Names that show up in the strongest accounts include Olga, Montse, Fede, Daniel, Aneta, Michael, and Gloria. Common threads: clear explanations, good pacing, and the sense that the guide is paying attention to the group.

However, there are also negative notes—especially around late arrivals and moments where the food service felt slow or dishes didn’t match expectations. One comment also suggested that smaller groups didn’t always get enough variety per person.

So here’s my practical advice:

Go with the assumption that you’ll eat well, but stay ready to speak up if something is off. A good guide can fix a lot in real time.

Where this tour shines (and who should choose it)

This is a strong fit if you:

  • want a first serious taste of Barcelona tapas without building a self-made itinerary
  • like food variety—pintxos plus Catalan classics
  • enjoy walking at night and want neighborhood context while eating

It’s not ideal if you:

  • hate walking between stops (the experience is still a walking tour)
  • need a fully predictable timetable with zero risk of delays
  • expect a long lecture-style tour. This is about food first, history second

If you’re traveling with a plan to see architecture too, you’ll probably enjoy that some routes include Modernist landmarks along the way (people mention Casa Milà and Casa Batlló in connection with their evenings). Just know the tour’s center of gravity is the meal.

Should you book this Barcelona night tapas tour?

I’d book it if you want a guided tapas night that goes beyond one bar and beyond tiny samples. The included menu hits the right mix—pintxos, Catalan-style starters, bravas, and then a real dinner sequence with croquettes, tortilla, and dessert. For many visitors, that’s the difference between a fun stroll and a night that actually feeds you.

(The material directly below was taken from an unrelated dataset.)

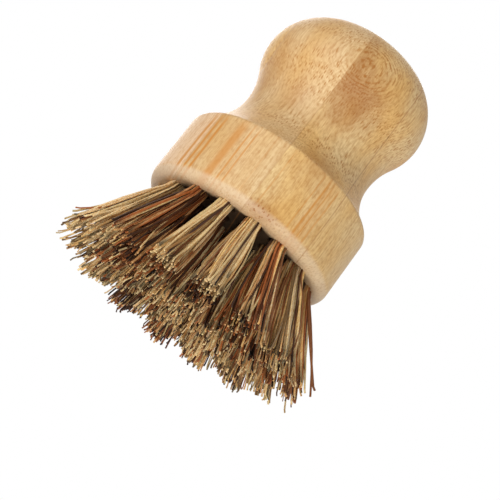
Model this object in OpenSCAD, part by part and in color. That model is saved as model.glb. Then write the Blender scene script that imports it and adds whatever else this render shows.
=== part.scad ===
// Round palm brush. Bamboo boards are glued side by side and turned to a domed knob,
// a waist and a collar. Tufts of plant fibre are folded in half, pushed into blind bores
// in the collar's underside and held there by wire staples. The handle's axis is Z, and
// the brush stands at z = 0 on the trimmed tips of its bristles.

/* [Handle] */
// Diameter of the collar that holds the tufts
collar_d = 50; // [48:0.5:60]
// Height of the collar's straight side and underside edge
collar_h = 17.7; // [17:0.1:26]
// Radius of the rounded edge round the underside
bottom_edge_r = 3; // [1:0.1:3.5]
// Radius of the shoulder on top of the collar
shoulder_r = 1.3; // [0.8:0.1:4]
// Radius of the hollow between the shoulder and the waist
cove_r = 15.3; // [13:0.1:24]
// Diameter of the waist
waist_d = 36.2; // [32:0.1:40]
// Radius of the hollow between the waist and the knob
neck_r = 21; // [14:0.5:30]
// Largest diameter of the knob
knob_d = 44.4; // [42:0.1:54]
// Radius of the knob's rounded side
knob_side_r = 12.7; // [8:0.1:18]
// Radius of the dome on top of the knob
dome_r = 43; // [30:0.5:80]

/* [Boards] */
// Thickness of one bamboo board
board_t = 16.9; // [14:0.1:18.5]
// Distance of the glue line nearest the axis from the axis
glue_line_x = -2.6; // [-3.4:0.1:-2.2]

/* [Tufts] */
// Diameter of the bores that hold the tufts
bore_d = 4.8; // [4:0.1:5]
// Depth of the bores
bore_depth = 12; // [9:0.1:13]
// Width of bare wood outside the outer bores
rim_w = 3.8; // [3.5:0.1:4.2]
// Distance between one ring of tufts and the next
ring_pitch = 6.3; // [6:0.1:6.6]
// Number of tufts in the outer ring
outer_count = 16; // [12:1:16]
// Number of tufts in the middle ring
middle_count = 11; // [8:1:11]
// Number of tufts in the inner ring
inner_count = 6; // [4:1:6]
// Direction of the first tuft of each ring, in degrees about Z
first_tuft_angle = -86; // [-90:1:-80]

/* [Bristles] */
// Length of the bristles from the wood to the trimmed tips
bristle_length = 22; // [15:0.5:40]
// Diameter over the splayed tips
tip_spread_d = 70; // [60:0.5:80]
// Diameter that one tuft splays to at its tips
tuft_tip_d = 9.6; // [7:0.1:9.8]
// Width of a bristle strand, less where the bore has no room for it
strand_w = 0.85; // [0.5:0.05:0.85]
// Number of strands round the outside of a tuft
rim_strands = 10; // [6:1:10]
// Number of strands round the one in the middle of a tuft
core_strands = 5; // [3:1:5]
// Difference between the longest and the shortest strand
tip_unevenness = 1.6; // [0:0.1:3]
// Depth to which the longest strands are trimmed flat
trim_depth = 0.5; // [0.1:0.1:1]

/* [Staples] */
// Diameter of the staple wire
staple_wire_d = 0.9; // [0.6:0.1:1.2]
// Distance between a staple's legs, centre to centre
staple_span = 2.6; // [2:0.1:3]
// Height of a staple's crown above the bottom of its bore
staple_crown_h = 1.8; // [1.2:0.1:3]
// Depth to which a staple's legs go into the wood past the bore
staple_bite = 4; // [2:0.1:4.2]

/* [Hidden] */
$fn = 96;
collar_r = collar_d / 2;
waist_r = waist_d / 2;
knob_r = knob_d / 2;
bore_r = bore_d / 2;
staple_r = staple_wire_d / 2;
// Cutting shapes run on past the surface that they cut
overcut = 1;
// Arcs overlap by this much where one meets the next, so that no sliver is left between them
arc_overlap = 0.0002;

// The handle's profile is a chain of arcs, each tangent to the next.
bottom_z = bristle_length;
shoulder_z = bottom_z + collar_h;
cove_angle = acos(1 - (collar_r - waist_r) / (shoulder_r + cove_r));
waist_z = shoulder_z + (shoulder_r + cove_r) * sin(cove_angle);
neck_angle = acos(1 - (knob_r - waist_r) / (neck_r + knob_side_r));
knob_z = waist_z + (neck_r + knob_side_r) * sin(neck_angle);
dome_angle = acos((knob_r - knob_side_r) / (dome_r - knob_side_r));
dome_z = knob_z - (dome_r - knob_side_r) * sin(dome_angle);
top_z = dome_z + dome_r;

// The glue lines run from left to right, and the outer boards go on past the turned wood.
glue_x = [glue_line_x - board_t, glue_line_x, glue_line_x + board_t];
blank_r = max(collar_r, knob_r) + overcut;

// Each ring has its radius and its number of tufts, and one more tuft is on the axis.
outer_ring_r = collar_r - rim_w - bore_r;
middle_ring_r = outer_ring_r - ring_pitch;
inner_ring_r = middle_ring_r - ring_pitch;
crown_z = bottom_z + bore_depth - staple_crown_h;
staple_end_z = bottom_z + bore_depth + staple_bite;

// The strands start just inside the bore's mouth and leave it clear of its edge.
root_depth = 0.3;
root_clearance = 0.2;
root_z = bottom_z + root_depth;
// Five strand radii fit from a tuft's axis to its edge: half a strand on the axis, then one
// core strand, then one rim strand
strand_r = min(strand_w / 2, (bore_r - root_clearance) / 5);
rim_circle_r = bore_r - strand_r - root_clearance;
core_circle_r = rim_circle_r / 2;
spread_scale = (tip_spread_d - tuft_tip_d) / 2 / outer_ring_r;
splay_scale = (tuft_tip_d / 2 - strand_r) / rim_circle_r;
bend_share = 0.5;
bend_spread = 0.42;
strand_sides = 3;
// Every fourth tuft is trimmed alike, so the tips' outline stays centred on the axis
trim_patterns = 4;

function tuft_name(ring, i) = str("tuft_", ring, "_", i);

function turn(i, count) = first_tuft_angle + 360 * (i - 1) / count;

// Half of the handle's profile, made of true arcs, with the radius along X and the height along Y
module profile() {
    shoulder_centre = [collar_r - shoulder_r, shoulder_z];
    cove_centre = [waist_r + cove_r, waist_z];
    neck_centre = [waist_r + neck_r, waist_z];
    knob_centre = [knob_r - knob_side_r, knob_z];
    dome_reach = 2 * dome_r;
    // Collar and its rounded underside
    translate([0, bottom_z])
        square([collar_r - bottom_edge_r, collar_h]);
    translate([0, bottom_z + bottom_edge_r])
        square([collar_r, collar_h - bottom_edge_r]);
    translate([collar_r - bottom_edge_r, bottom_z + bottom_edge_r])
        circle(r = bottom_edge_r);
    // Shoulder, and the hollow up to the waist
    translate(shoulder_centre)
        circle(r = shoulder_r + arc_overlap);
    difference() {
        polygon([
            [0, shoulder_z - overcut],
            [collar_r - shoulder_r, shoulder_z - overcut],
            shoulder_centre,
            cove_centre,
            [0, waist_z]
        ]);
        translate(cove_centre)
            circle(r = cove_r);
    }
    // Hollow from the waist to the knob
    difference() {
        polygon([
            [0, waist_z],
            neck_centre,
            knob_centre,
            [0, knob_z]
        ]);
        translate(neck_centre)
            circle(r = neck_r);
    }
    // Rounded side of the knob
    intersection() {
        translate(knob_centre)
            circle(r = knob_side_r + arc_overlap);
        translate([0, bottom_z])
            square([blank_r, top_z - bottom_z]);
    }
    // Dome
    intersection() {
        translate([0, dome_z])
            circle(r = dome_r);
        polygon([
            [0, dome_z],
            [dome_reach * cos(dome_angle), dome_z + dome_reach * sin(dome_angle)],
            [0, dome_z + dome_reach]
        ]);
    }
}

// The turned wood between two heights and between two glue lines
module turned_wood(x_low, x_high, z_low, z_high) {
    intersection() {
        rotate_extrude()
            profile();
        translate([x_low, -blank_r, z_low])
            cube([x_high - x_low, 2 * blank_r, z_high - z_low]);
    }
}

// Puts a tuft, a bore or a staple at each place of one ring
module ring_places(ring_r, count) {
    for (i = [1:count])
        rotate([0, 0, turn(i, count)])
            translate([ring_r, 0, 0])
                children();
}

module all_places() {
    ring_places(outer_ring_r, outer_count)
        children();
    ring_places(middle_ring_r, middle_count)
        children();
    ring_places(inner_ring_r, inner_count)
        children();
    ring_places(0, 1)
        children();
}

module bore() {
    translate([0, 0, bottom_z - overcut])
        cylinder(h = bore_depth + overcut, r = bore_r);
}

// A staple has its crown across the bore and its legs in the wood past the bore's end
module staple() {
    translate([0, -staple_span / 2, crown_z])
        rotate([-90, 0, 0])
            cylinder(h = staple_span, r = staple_r);
    for (side = [-1, 1])
        translate([0, side * staple_span / 2, crown_z]) {
            sphere(r = staple_r);
            cylinder(h = staple_end_z - crown_z, r = staple_r);
        }
}

module bored_wood(x_low, x_high, z_low, z_high) {
    difference() {
        turned_wood(x_low, x_high, z_low, z_high);
        all_places()
            bore();
        all_places()
            staple();
    }
}

module board_left() {
    color([0.86, 0.70, 0.48])
        bored_wood(glue_x[0], glue_x[1], 0, top_z + overcut);
}

module board_right() {
    color([0.80, 0.62, 0.40])
        bored_wood(glue_x[1], glue_x[2], 0, top_z + overcut);
}

// The outermost left board is turned through at the waist, so a part of it is left on the
// collar and another on the knob
module ply_left_collar() {
    color([0.89, 0.74, 0.55])
        bored_wood(-blank_r, glue_x[0], 0, waist_z);
}

module ply_left_knob() {
    color([0.89, 0.74, 0.55])
        turned_wood(-blank_r, glue_x[0], waist_z, top_z + overcut);
}

module ply_right() {
    color([0.83, 0.67, 0.45])
        bored_wood(glue_x[2], blank_r, 0, top_z + overcut);
}

// Share of the way from the bore's mouth to the trimmed tips that a height lies at
function fall(z) = (bottom_z - z) / bristle_length;

// The spread at a height, from 0 at the bore's mouth to 1 at the tips, with one bend between
function spread(z) =
    fall(z) < bend_share
        ? fall(z) * bend_spread / bend_share
        : bend_spread + (fall(z) - bend_share) * (1 - bend_spread) / (1 - bend_share);

// Every strand follows one rule of height: its tuft moves out from the axis and the tuft
// itself grows, so no strand meets another
function strand_centre(ring_r, root, z) = [
    ring_r * (spread_scale - 1) * spread(z) + root[0] * (1 + (splay_scale - 1) * spread(z)),
    root[1] * (1 + (splay_scale - 1) * spread(z)),
    z
];

function circle_points(r, count, start = 0) = [
    for (k = [0:count - 1])
        r * [cos(start + 360 * k / count), sin(start + 360 * k / count)]
];

// The first strand is on the tuft's axis
function strand_roots() = concat(
    [[0, 0]],
    circle_points(core_circle_r, core_strands),
    circle_points(rim_circle_r, rim_strands)
);

// One strand has level ends and is a closed skin of triangles over three rings of points
module strand(ring_r, root, tip_z, twist) {
    levels = [root_z, bottom_z - bristle_length * bend_share, tip_z];
    points = [
        for (z = levels, corner = circle_points(strand_r, strand_sides, twist))
            strand_centre(ring_r, root, z) + [corner[0], corner[1], 0]
    ];
    walls = [
        for (level = [0:len(levels) - 2], k = [0:strand_sides - 1])
            let (
                a = level * strand_sides + k,
                b = level * strand_sides + (k + 1) % strand_sides
            )
            each [[a, b, b + strand_sides], [a, b + strand_sides, a + strand_sides]]
    ];
    last = (len(levels) - 1) * strand_sides;
    polyhedron(points, concat([[2, 1, 0]], walls, [[last, last + 1, last + 2]]));
}

// A tuft is a packed plug of folded fibres in its bore and the strands that splay from it.
// The strand on its axis reaches the trimmed plane, where the brush stands
module tuft(ring_r, i, count) {
    roots = strand_roots();
    trims = rands(0, 1, len(roots), i % trim_patterns + 1);
    color([0.66, 0.55, 0.38])
        rotate([0, 0, turn(i, count)])
            translate([ring_r, 0, 0]) {
                difference() {
                    translate([0, 0, bottom_z])
                        cylinder(h = bore_depth, r = bore_r);
                    staple();
                }
                for (j = [0:len(roots) - 1])
                    strand(
                        ring_r, roots[j],
                        j == 0 ? 0 : max(0, trims[j] * tip_unevenness - trim_depth),
                        360 * trims[j]
                    );
            }
}

module staples(ring_r, count) {
    color([0.78, 0.79, 0.80])
        ring_places(ring_r, count)
            staple();
}

board_left();
board_right();
ply_left_collar();
ply_left_knob();
ply_right();
for (i = [1:outer_count])
    tuft(outer_ring_r, i, outer_count);
for (i = [1:middle_count])
    tuft(middle_ring_r, i, middle_count);
for (i = [1:inner_count])
    tuft(inner_ring_r, i, inner_count);
tuft(0, 1, 1);  // tuft_centre
staples(outer_ring_r, outer_count);  // staples_outer
staples(middle_ring_r, middle_count);  // staples_middle
staples(inner_ring_r, inner_count);  // staples_inner
staples(0, 1);  // staple_centre
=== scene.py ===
"""Looks of the palm brush: turned bamboo boards and splayed tufts of plant fibre."""

import logging
import math
from dataclasses import dataclass, field
from enum import Enum

import bmesh
import bpy
import numpy as np
from mathutils import Matrix, Vector


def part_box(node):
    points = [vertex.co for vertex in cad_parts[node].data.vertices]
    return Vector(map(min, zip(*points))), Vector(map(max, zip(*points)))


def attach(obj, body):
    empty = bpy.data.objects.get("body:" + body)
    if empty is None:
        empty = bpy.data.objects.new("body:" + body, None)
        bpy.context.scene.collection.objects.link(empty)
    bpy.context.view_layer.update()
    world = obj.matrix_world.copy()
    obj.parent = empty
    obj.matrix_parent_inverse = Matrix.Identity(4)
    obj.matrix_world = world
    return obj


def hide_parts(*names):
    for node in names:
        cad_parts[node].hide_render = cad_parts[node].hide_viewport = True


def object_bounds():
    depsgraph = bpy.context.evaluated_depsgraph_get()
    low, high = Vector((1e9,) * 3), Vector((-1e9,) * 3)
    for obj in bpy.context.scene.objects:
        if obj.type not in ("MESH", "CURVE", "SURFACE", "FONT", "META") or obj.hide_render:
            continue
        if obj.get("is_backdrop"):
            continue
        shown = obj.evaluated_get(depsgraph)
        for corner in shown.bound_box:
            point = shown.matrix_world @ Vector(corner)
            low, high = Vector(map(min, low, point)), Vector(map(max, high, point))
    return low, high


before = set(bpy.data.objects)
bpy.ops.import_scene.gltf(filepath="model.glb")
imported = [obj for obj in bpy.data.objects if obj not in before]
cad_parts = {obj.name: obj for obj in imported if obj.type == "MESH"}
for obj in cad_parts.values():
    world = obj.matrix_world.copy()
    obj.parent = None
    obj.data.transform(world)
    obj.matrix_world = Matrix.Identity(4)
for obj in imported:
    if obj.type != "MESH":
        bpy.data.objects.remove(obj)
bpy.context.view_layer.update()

log = logging.getLogger("palm_brush")

Colour = tuple[float, float, float, float]
Triple = tuple[float, float, float]
Outline = list[tuple[float, float]]
Socket = bpy.types.NodeSocket
Piece = bpy.types.Object

MM = 0.001
BODY = "root"
WHITE = (1.0, 1.0, 1.0, 1.0)
SAME_PLANE = 0.05 * MM


def tone(red: int, green: int, blue: int) -> Colour:
    """Turns a colour as it looks on a screen into linear light.

    Args:
        red: Red from 0 to 255.
        green: Green from 0 to 255.
        blue: Blue from 0 to 255.

    Returns:
        The linear colour with an alpha of 1.
    """
    channels = [c / 255 for c in (red, green, blue)]
    linear = [c / 12.92 if c <= 0.04045 else ((c + 0.055) / 1.055) ** 2.4 for c in channels]
    return (*linear, 1.0)


def deselect_all() -> None:
    """Leaves no object selected, so that an operator acts on one piece only."""
    if bpy.context.object and bpy.context.object.mode != "OBJECT":
        bpy.ops.object.mode_set(mode="OBJECT")
    bpy.ops.object.select_all(action="DESELECT")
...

I’d pause if you’re highly time-sensitive or if the idea of being at a specific meeting point at 7:00 pm makes you nervous. Arrive early, confirm your meeting spot on Google Maps, and keep your expectations aligned: this is a food-forward tour with a walk, not a museum tour.

If you do book, bring your appetite and your curiosity. Barcelona tapas is a language, and this tour helps you read it without guessing.

FAQ

How long is the Night Tapas Walking Tour in Barcelona?

It runs about 4 hours.

What time and where do we meet?

You meet at 7:00 pm at Av. Diagonal, 423, Eixample, 08036 Barcelona, Spain.

What does the tour cost?

The price is $107.41 per person.

How many people are in the group?

It’s a small group, with a maximum of 12 people to keep it personalized.

What food and drinks are included?

You get food tastings and a dinner-style set, plus drinks paired with tastings (wines, beers, or refreshments on choice). The included food lists include items like patatas bravas, pan con tomate, croquettes, Spanish potato tortilla, meat brochette, and dessert, plus pinchos on choice.

Are vegetarian or gluten-free options available?

Yes. Vegetarian and gluten-free menu options are available upon request. If you have allergies or other dietary restrictions, you should tell the operator when booking.

Can I get a full refund if I cancel?

Yes. You can cancel up to 24 hours in advance for a full refund, based on the experience’s local time.